Community structure
From Wikipedia, the free encyclopedia
This article may require cleanup to meet Wikipedia's quality standards. Please improve this article if you can. (December 2006) |
Contents |
[edit] What is a community structure?
In the study of real networks, many different characteristics have been found to be common including the small-world property, heavy-tailed degree distributions, and clustering, among others.[1] Another characteristic often seen in real networks is the emergence of community structures.
In the context of networks, community structures are groups of nodes which are more densely interconnected with each other than with the rest of the network.
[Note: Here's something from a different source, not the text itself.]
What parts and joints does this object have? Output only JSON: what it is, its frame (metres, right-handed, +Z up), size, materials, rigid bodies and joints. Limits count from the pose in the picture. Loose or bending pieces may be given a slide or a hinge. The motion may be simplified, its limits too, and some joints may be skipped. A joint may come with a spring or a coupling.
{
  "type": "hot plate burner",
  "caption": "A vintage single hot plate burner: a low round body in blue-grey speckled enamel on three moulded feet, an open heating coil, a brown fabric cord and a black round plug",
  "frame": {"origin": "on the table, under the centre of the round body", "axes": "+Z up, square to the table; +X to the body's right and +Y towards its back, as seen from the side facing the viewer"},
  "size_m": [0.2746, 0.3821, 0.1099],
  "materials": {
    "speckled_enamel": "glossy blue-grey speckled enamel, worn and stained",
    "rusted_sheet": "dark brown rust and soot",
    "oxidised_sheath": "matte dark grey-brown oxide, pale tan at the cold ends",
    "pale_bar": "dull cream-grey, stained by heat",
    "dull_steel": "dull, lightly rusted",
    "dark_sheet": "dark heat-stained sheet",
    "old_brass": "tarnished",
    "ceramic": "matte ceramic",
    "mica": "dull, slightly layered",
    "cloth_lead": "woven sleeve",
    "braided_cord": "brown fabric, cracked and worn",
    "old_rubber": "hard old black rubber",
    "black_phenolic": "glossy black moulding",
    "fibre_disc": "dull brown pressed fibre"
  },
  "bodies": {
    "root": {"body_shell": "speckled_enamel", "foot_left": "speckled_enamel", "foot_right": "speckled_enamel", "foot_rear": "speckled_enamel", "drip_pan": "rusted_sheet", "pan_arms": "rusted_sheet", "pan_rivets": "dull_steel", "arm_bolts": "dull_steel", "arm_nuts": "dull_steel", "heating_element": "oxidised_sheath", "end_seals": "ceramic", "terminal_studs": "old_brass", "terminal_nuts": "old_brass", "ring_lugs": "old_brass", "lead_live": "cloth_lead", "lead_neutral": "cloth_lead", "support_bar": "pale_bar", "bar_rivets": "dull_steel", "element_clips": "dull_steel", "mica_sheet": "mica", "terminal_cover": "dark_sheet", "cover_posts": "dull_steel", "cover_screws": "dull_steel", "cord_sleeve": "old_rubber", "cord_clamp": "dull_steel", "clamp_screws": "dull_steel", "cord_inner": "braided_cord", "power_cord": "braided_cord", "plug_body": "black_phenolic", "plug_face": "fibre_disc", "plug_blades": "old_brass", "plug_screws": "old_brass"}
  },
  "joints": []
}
As shown in the example image to the right, nodes within a community are much more likely to be connected with another node in the community than with a node outside the community. This inhomogeneity suggests that the network has certain natural divisions within it.
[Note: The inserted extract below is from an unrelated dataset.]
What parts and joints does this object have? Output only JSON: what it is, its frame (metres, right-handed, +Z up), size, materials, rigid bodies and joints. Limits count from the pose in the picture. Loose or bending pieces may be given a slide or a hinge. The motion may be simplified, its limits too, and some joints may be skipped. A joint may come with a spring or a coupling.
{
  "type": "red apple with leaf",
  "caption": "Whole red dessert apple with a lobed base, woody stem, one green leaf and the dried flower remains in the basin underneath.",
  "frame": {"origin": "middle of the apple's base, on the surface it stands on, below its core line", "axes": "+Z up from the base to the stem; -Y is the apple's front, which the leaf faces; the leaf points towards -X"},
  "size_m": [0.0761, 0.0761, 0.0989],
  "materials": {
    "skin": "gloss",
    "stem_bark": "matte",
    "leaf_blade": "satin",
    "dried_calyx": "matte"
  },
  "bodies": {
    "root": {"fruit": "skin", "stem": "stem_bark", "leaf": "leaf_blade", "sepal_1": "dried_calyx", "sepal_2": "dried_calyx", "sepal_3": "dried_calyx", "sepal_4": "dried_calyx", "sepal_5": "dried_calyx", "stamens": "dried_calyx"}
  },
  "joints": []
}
Not all networks must contain community structures. In fact, many network models, such as the Erdős–Rényi model and the BA model, do not produce community structures.
[edit] Why are we interested in them?
Community structures are quite common in real networks. Social networks often include community groups (the origin of the term, in fact) based on common location, interests, occupation, etc. Metabolic networks have communities based on functional groupings. Citation networks form communities by research topic.[1] Being able to identify these sub-structures within a network can provide insight into how network function and topology affect each other.
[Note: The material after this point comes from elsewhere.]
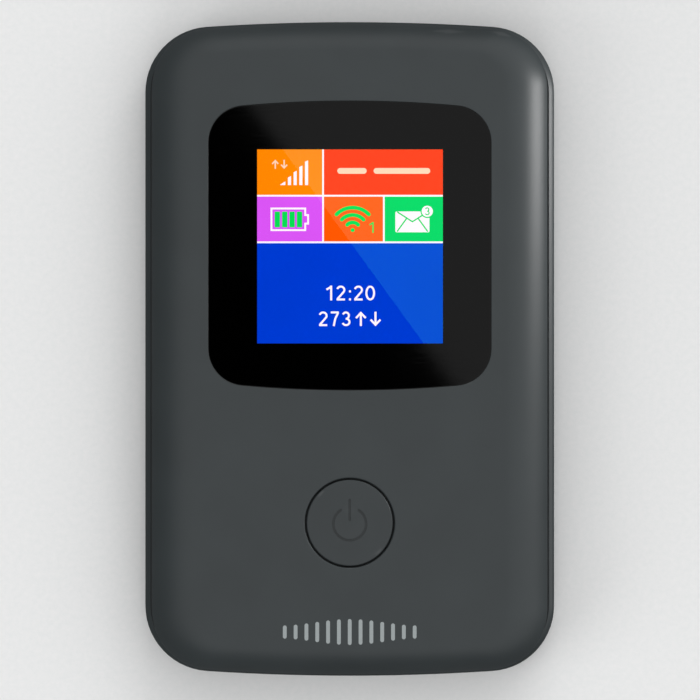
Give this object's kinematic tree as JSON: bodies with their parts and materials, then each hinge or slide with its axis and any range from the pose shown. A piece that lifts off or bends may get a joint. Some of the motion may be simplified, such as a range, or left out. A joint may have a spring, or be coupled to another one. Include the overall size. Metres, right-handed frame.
{
  "type": "mobile hotspot",
  "caption": "Pocket mobile hotspot with bowed ends and soft edges, a flush black lens over a small colour display, a round power button, a removable battery and a clip-on back.",
  "frame": {"origin": "centre of the flat back that the hotspot lies on", "axes": "+X to the right of the display, +Y towards the top edge, +Z out of the display"},
  "size_m": [0.06, 0.096, 0.014],
  "materials": {
    "shell": "satin moulded plastic, fine spark texture",
    "housing_plastic": "matt moulded plastic",
    "lens": "polished black acrylic, clear over the picture",
    "tape": "matt",
    "foam": "matt foam",
    "panel_glass": "lit colour picture",
    "backlight": "satin white",
    "flex": "amber polyimide film",
    "white_plastic": "satin",
    "black_plastic": "matt",
    "board": "solder mask",
    "shield": "tinned sheet",
    "chip": "moulded epoxy",
    "silicone": "soft",
    "gold": "gold plated",
    "steel": "plated",
    "cell": "wrapped in dark satin film",
    "card": "satin white"
  },
  "bodies": {
    "back_cover": {"back_cover": "shell"},
    "battery": {"battery_cell": "cell", "battery_head": "black_plastic", "battery_pad_1": "gold", "battery_pad_2": "gold", "battery_pad_3": "gold"},
    "sim_card": {"sim_card": "card", "sim_chip": "gold"},
    "power_button": {"power_button": "shell"},
    "power_plunger": {"power_switch_plunger": "white_plastic"},
    "reset_plunger": {"reset_switch_plunger": "white_plastic"},
    "lcd_latch": {"lcd_connector_latch": "black_plastic"},
    "contact_1": {"battery_contact_1": "gold"},
    "contact_2": {"battery_contact_2": "gold"},
    "contact_3": {"battery_contact_3": "gold"},
    "housing": {"front_cover": "shell", "rear_housing": "housing_plastic", "display_lens": "lens", "lens_tape": "tape", "lcd_gasket": "foam", "lcd_panel": "panel_glass", "lcd_backlight": "backlight", "lcd_flex": "flex", "lcd_connector": "white_plastic", "power_switch_base": "black_plastic", "reset_switch_base": "black_plastic", "usb_socket_tongue": "black_plastic", "battery_connector": "black_plastic", "antenna_carrier": "black_plastic", "main_board": "board", "baseband_shield": "shield", "power_shield": "shield", "rf_shield": "shield", "wifi_shield": "shield", "baseband_chip": "chip", "power_chip": "chip", "memory_chip": "chip", "rf_chip": "chip", "wifi_chip": "chip", "thermal_pad": "silicone", "lte_antenna": "gold", "diversity_antenna": "gold", "usb_socket_shell": "steel", "sim_socket": "steel", "sd_socket": "steel", "lte_feed_clip": "steel", "lte_ground_clip": "steel", "wifi_antenna": "steel", "housing_screw_1": "steel", "housing_screw_2": "steel", "housing_screw_3": "steel", "housing_screw_4": "steel", "board_screw_1": "steel", "board_screw_2": "steel"}
  },
  "joints": [
    {"name": "housing_lift", "type": "slide", "parent": "back_cover", "child": "housing", "axis": [0, 0, 1], "range_m": [0, 0.04]},
    {"name": "battery_lift", "type": "slide", "parent": "back_cover", "child": "battery", "axis": [0, 0, 1], "range_m": [0, 0.02]},
    {"name": "sim_card_slide", "type": "slide", "parent": "housing", "child": "sim_card", "axis": [0, -1, 0], "range_m": [0, 0.0155]},
    {"name": "power_button_press", "type": "slide", "parent": "housing", "child": "power_button", "axis": [0, 0, -1], "range_m": [0, 0.0004], "stiffness_N_per_m": 2500},
    {"name": "power_plunger_press", "type": "slide", "parent": "housing", "child": "power_plunger", "axis": [0, 0, -1], "range_m": [0, 0.00025]},
    {"name": "reset_plunger_press", "type": "slide", "parent": "housing", "child": "reset_plunger", "axis": [0, 0, 1], "range_m": [0, 0.00025], "stiffness_N_per_m": 4000},
    {"name": "lcd_latch_flip", "type": "hinge", "parent": "housing", "child": "lcd_latch", "pos_m": [0, -0.0119, 0.0103], "axis": [1, 0, 0], "range_deg": [0, 90]},
    {"name": "contact_1_press", "type": "slide", "parent": "housing", "child": "contact_1", "axis": [0, 1, 0], "range_m": [0, 0.0004], "stiffness_N_per_m": 1200},
    {"name": "contact_2_press", "type": "slide", "parent": "housing", "child": "contact_2", "axis": [0, 1, 0], "range_m": [0, 0.0004], "stiffness_N_per_m": 1200},
    {"name": "contact_3_press", "type": "slide", "parent": "housing", "child": "contact_3", "axis": [0, 1, 0], "range_m": [0, 0.0004], "stiffness_N_per_m": 1200}
  ],
  "couplings": [
    {"joint": "battery_lift", "follows": "housing_lift", "ratio": 0.5},
    {"joint": "power_plunger_press", "follows": "power_button_press", "ratio": 0.625},
    {"joint": "contact_2_press", "follows": "contact_1_press", "ratio": 1},
    {"joint": "contact_3_press", "follows": "contact_1_press", "ratio": 1}
  ]
}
[edit] Algorithms for finding communities?
Finding community substructures within an arbitrary network can be a difficult task. The number of communities within the network, if any, is unknown. These communities might not be of equal size, nor mutually exclusive. Despite these difficulties, however, several methods for community finding have been developed and employed with varying success.
[edit] Minimum-cut method
One of the oldest algorithms for dividing networks into parts is the minimum-cut method. This sees prominent use in load-balancing in parallel-computing applications because it minimizes necessary communication between processor nodes.
In the minimum-cut method, the network is divided into a set number of parts, each of approximately the same size chosen such that the number of edges between groups is minimized. This method works well for dividing up a problem for different processors in a parallel computer, but it is less than ideal for finding community structures in a network since it will find communities regardless of whether they are implicit in the structure, and it will only find a set number of them.[2]
[edit] Hierarchical clustering
Another method for finding community structures in networks is hierarchical clustering. A detailed description of this method is beyond the scope of this entry, please see hierarchical clustering.
[edit] Newman-Girvan algorithm
Another fairly successful algorithm for finding clusters is the Newman-Girvan algorithm[1] which is based on the measurement of betweenness centrality. This algorithm works well, but it runs too slowly to be practical on large networks.[3]
[edit] References
- ^ a b c | Community structure in social and biological networks, M. Girvan and M. E. J. Newman, Proc. Natl. Acad. Sci. USA 99, 7821-7826 (2002).
- ^ Personal notes from a seminar given by Mark Newman at the University of Notre Dame, October 27, 2006
- ^ | Fast algorithm for detecting community structure in networks, M. E. J. Newman, Phys. Rev. E 69, 066133 (2004).